New Transmeta Patent
deggy writes "Transmeta have a new patent as of the 20th of this month. It seems to basicly concern caching. "Apparatus and a method for storing data already stored at an often utilized memory address in registers local to a host processor and maintain the data in the registers and memory consistent so that the processor may respond more rapidly when a memory address is to be accessed." "
In order for real high tech companies (I'm not talking about the AOL's or the amazon.com's of the world) to compete they have to differentiate. To do this means that their principle scientists generate new ideas that give them an edge over the competition. In order to protect their intellectual property its in their best interest to patent it otherwise other companies just feed on the R&D expenditure of the real technology leaders.
If people and corporations were honest this wouldn't be necessary. They're not, so it is. Certain software patents may make it seem like the patent system is useless but that isn't true. It needs some work, but without the protection that patents and patent litigation affords no company would stick their out to break new ground. It'd be much safer to just wait for somebody else (probably academic institutions) to come up with technology and pilfer it.

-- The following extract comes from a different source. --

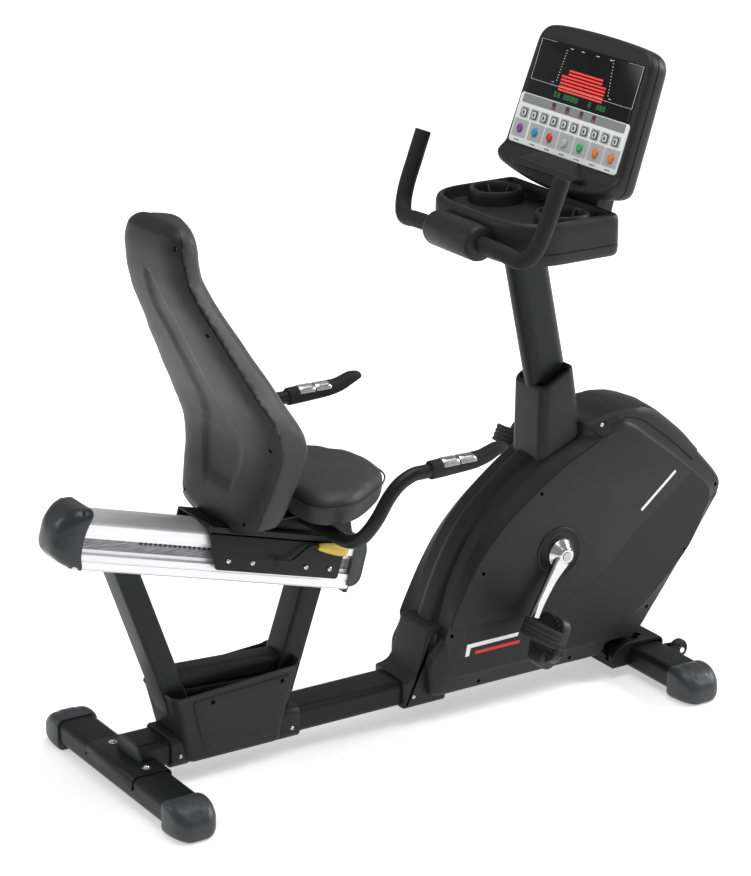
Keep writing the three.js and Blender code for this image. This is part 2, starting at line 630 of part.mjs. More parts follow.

Skimming the patent, a few things indicate that it's not just L1 cache.
The part about triggering a software exception when an address that is not coherant between memory and cache is accessed is interesting. This fits very well with the idea that they are building a fast instruction set emulator system for a risc processor.
Over all, it looks like the CPU runs in a virtual memory environment of it's own. That VM is provided by the MMU and a just in time translator in software. The translator may get feedback from the cache incoherance exception to re-order the risc code for the next execution.IF That is the case, then it is indeed new and the methods are non-obvious.